▶ GOAL OF THE EXERCISE
Transcribe the data that follows precisely, omitting nothing.
## Begin
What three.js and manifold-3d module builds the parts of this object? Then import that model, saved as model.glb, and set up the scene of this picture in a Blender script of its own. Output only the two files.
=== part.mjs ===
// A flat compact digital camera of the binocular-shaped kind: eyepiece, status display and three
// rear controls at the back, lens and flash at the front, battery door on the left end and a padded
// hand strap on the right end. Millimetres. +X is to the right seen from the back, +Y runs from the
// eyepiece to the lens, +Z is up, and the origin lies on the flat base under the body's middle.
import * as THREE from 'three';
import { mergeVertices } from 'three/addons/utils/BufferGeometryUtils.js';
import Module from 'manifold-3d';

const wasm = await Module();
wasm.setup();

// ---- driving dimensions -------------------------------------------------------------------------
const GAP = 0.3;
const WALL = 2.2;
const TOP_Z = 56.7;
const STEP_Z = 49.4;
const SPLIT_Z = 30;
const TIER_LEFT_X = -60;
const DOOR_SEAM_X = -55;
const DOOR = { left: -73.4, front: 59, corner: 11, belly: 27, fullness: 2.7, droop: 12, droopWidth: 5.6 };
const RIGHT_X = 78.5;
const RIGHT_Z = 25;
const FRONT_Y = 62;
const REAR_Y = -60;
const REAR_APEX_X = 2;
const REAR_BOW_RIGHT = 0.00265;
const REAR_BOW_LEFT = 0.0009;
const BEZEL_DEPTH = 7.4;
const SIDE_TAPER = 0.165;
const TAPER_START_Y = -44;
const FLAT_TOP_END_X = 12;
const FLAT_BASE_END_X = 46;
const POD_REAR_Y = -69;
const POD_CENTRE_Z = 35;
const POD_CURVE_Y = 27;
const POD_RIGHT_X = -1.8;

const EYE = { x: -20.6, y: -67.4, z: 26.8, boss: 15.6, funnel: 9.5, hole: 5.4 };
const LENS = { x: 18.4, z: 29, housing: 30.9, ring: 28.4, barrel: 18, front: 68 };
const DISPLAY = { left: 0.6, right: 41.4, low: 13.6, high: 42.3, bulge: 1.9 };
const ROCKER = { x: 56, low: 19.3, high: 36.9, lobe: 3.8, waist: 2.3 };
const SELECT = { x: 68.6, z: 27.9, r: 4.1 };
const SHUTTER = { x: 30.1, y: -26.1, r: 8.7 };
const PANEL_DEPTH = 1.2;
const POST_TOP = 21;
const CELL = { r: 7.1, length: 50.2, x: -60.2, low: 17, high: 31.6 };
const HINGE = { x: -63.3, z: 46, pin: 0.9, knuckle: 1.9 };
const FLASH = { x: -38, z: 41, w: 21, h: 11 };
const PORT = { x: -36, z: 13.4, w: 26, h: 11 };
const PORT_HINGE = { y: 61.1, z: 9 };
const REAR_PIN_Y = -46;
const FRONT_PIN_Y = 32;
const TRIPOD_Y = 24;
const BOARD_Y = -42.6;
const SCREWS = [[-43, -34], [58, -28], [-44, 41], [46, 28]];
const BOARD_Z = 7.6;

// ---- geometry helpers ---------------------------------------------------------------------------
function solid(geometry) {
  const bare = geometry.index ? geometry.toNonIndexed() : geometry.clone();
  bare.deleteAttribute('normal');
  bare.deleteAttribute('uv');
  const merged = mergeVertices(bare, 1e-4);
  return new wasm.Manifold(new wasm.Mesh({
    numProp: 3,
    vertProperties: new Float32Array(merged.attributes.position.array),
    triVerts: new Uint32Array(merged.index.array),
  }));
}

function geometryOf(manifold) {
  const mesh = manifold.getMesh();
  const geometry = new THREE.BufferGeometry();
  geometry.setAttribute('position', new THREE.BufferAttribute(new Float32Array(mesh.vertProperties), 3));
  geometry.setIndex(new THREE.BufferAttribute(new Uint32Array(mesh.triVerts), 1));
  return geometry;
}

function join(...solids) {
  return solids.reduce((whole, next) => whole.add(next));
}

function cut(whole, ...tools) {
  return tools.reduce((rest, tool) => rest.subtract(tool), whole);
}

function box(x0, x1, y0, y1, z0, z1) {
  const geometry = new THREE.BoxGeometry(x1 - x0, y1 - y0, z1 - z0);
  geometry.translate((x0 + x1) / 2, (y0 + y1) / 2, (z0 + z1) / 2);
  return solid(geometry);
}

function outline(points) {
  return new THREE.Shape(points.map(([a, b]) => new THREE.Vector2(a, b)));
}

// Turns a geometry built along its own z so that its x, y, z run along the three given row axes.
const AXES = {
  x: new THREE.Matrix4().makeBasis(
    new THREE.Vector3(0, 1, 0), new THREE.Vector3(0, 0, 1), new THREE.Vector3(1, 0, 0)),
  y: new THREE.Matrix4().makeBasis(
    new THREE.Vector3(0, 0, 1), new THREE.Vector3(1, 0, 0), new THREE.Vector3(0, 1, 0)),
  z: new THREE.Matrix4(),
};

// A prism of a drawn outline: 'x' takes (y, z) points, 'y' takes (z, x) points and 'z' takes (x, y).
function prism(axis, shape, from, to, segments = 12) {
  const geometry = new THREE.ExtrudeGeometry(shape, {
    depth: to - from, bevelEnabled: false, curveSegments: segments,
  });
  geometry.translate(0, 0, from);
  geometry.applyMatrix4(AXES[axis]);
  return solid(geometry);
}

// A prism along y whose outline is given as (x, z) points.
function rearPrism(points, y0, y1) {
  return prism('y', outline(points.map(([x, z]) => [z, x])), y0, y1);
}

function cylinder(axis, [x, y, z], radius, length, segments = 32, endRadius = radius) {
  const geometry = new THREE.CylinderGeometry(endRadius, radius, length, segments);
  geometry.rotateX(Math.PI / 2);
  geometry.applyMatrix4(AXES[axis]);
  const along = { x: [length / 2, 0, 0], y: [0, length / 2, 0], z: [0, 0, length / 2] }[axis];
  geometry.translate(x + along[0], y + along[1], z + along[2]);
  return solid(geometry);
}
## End
▶ THE OUTPUT
What three.js and manifold-3d module builds the parts of this object? Then import that model, saved as model.glb, and set up the scene of this picture in a Blender script of its own. Output only the two files.
=== part.mjs ===
// A flat compact digital camera of the binocular-shaped kind: eyepiece, status display and three
// rear controls at the back, lens and flash at the front, battery door on the left end and a padded
// hand strap on the right end. Millimetres. +X is to the right seen from the back, +Y runs from the
// eyepiece to the lens, +Z is up, and the origin lies on the flat base under the body's middle.
import * as THREE from 'three';
import { mergeVertices } from 'three/addons/utils/BufferGeometryUtils.js';
import Module from 'manifold-3d';

const wasm = await Module();
wasm.setup();

// ---- driving dimensions -------------------------------------------------------------------------
const GAP = 0.3;
const WALL = 2.2;
const TOP_Z = 56.7;
const STEP_Z = 49.4;
const SPLIT_Z = 30;
const TIER_LEFT_X = -60;
const DOOR_SEAM_X = -55;
const DOOR = { left: -73.4, front: 59, corner: 11, belly: 27, fullness: 2.7, droop: 12, droopWidth: 5.6 };
const RIGHT_X = 78.5;
const RIGHT_Z = 25;
const FRONT_Y = 62;
const REAR_Y = -60;
const REAR_APEX_X = 2;
const REAR_BOW_RIGHT = 0.00265;
const REAR_BOW_LEFT = 0.0009;
const BEZEL_DEPTH = 7.4;
const SIDE_TAPER = 0.165;
const TAPER_START_Y = -44;
const FLAT_TOP_END_X = 12;
const FLAT_BASE_END_X = 46;
const POD_REAR_Y = -69;
const POD_CENTRE_Z = 35;
const POD_CURVE_Y = 27;
const POD_RIGHT_X = -1.8;

const EYE = { x: -20.6, y: -67.4, z: 26.8, boss: 15.6, funnel: 9.5, hole: 5.4 };
const LENS = { x: 18.4, z: 29, housing: 30.9, ring: 28.4, barrel: 18, front: 68 };
const DISPLAY = { left: 0.6, right: 41.4, low: 13.6, high: 42.3, bulge: 1.9 };
const ROCKER = { x: 56, low: 19.3, high: 36.9, lobe: 3.8, waist: 2.3 };
const SELECT = { x: 68.6, z: 27.9, r: 4.1 };
const SHUTTER = { x: 30.1, y: -26.1, r: 8.7 };
const PANEL_DEPTH = 1.2;
const POST_TOP = 21;
const CELL = { r: 7.1, length: 50.2, x: -60.2, low: 17, high: 31.6 };
const HINGE = { x: -63.3, z: 46, pin: 0.9, knuckle: 1.9 };
const FLASH = { x: -38, z: 41, w: 21, h: 11 };
const PORT = { x: -36, z: 13.4, w: 26, h: 11 };
const PORT_HINGE = { y: 61.1, z: 9 };
const REAR_PIN_Y = -46;
const FRONT_PIN_Y = 32;
const TRIPOD_Y = 24;
const BOARD_Y = -42.6;
const SCREWS = [[-43, -34], [58, -28], [-44, 41], [46, 28]];
const BOARD_Z = 7.6;

// ---- geometry helpers ---------------------------------------------------------------------------
function solid(geometry) {
  const bare = geometry.index ? geometry.toNonIndexed() : geometry.clone();
  bare.deleteAttribute('normal');
  bare.deleteAttribute('uv');
  const merged = mergeVertices(bare, 1e-4);
  return new wasm.Manifold(new wasm.Mesh({
    numProp: 3,
    vertProperties: new Float32Array(merged.attributes.position.array),
    triVerts: new Uint32Array(merged.index.array),
  }));
}

function geometryOf(manifold) {
  const mesh = manifold.getMesh();
  const geometry = new THREE.BufferGeometry();
  geometry.setAttribute('position', new THREE.BufferAttribute(new Float32Array(mesh.vertProperties), 3));
  geometry.setIndex(new THREE.BufferAttribute(new Uint32Array(mesh.triVerts), 1));
  return geometry;
}

function join(...solids) {
  return solids.reduce((whole, next) => whole.add(next));
}

function cut(whole, ...tools) {
  return tools.reduce((rest, tool) => rest.subtract(tool), whole);
}

function box(x0, x1, y0, y1, z0, z1) {
  const geometry = new THREE.BoxGeometry(x1 - x0, y1 - y0, z1 - z0);
  geometry.translate((x0 + x1) / 2, (y0 + y1) / 2, (z0 + z1) / 2);
  return solid(geometry);
}

function outline(points) {
  return new THREE.Shape(points.map(([a, b]) => new THREE.Vector2(a, b)));
}

// Turns a geometry built along its own z so that its x, y, z run along the three given row axes.
const AXES = {
  x: new THREE.Matrix4().makeBasis(
    new THREE.Vector3(0, 1, 0), new THREE.Vector3(0, 0, 1), new THREE.Vector3(1, 0, 0)),
  y: new THREE.Matrix4().makeBasis(
    new THREE.Vector3(0, 0, 1), new THREE.Vector3(1, 0, 0), new THREE.Vector3(0, 1, 0)),
  z: new THREE.Matrix4(),
};

// A prism of a drawn outline: 'x' takes (y, z) points, 'y' takes (z, x) points and 'z' takes (x, y).
function prism(axis, shape, from, to, segments = 12) {
  const geometry = new THREE.ExtrudeGeometry(shape, {
    depth: to - from, bevelEnabled: false, curveSegments: segments,
  });
  geometry.translate(0, 0, from);
  geometry.applyMatrix4(AXES[axis]);
  return solid(geometry);
}

// A prism along y whose outline is given as (x, z) points.
function rearPrism(points, y0, y1) {
  return prism('y', outline(points.map(([x, z]) => [z, x])), y0, y1);
}

function cylinder(axis, [x, y, z], radius, length, segments = 32, endRadius = radius) {
  const geometry = new THREE.CylinderGeometry(endRadius, radius, length, segments);
  geometry.rotateX(Math.PI / 2);
  geometry.applyMatrix4(AXES[axis]);
  const along = { x: [length / 2, 0, 0], y: [0, length / 2, 0], z: [0, 0, length / 2] }[axis];
  geometry.translate(x + along[0], y + along[1], z + along[2]);
  return solid(geometry);
}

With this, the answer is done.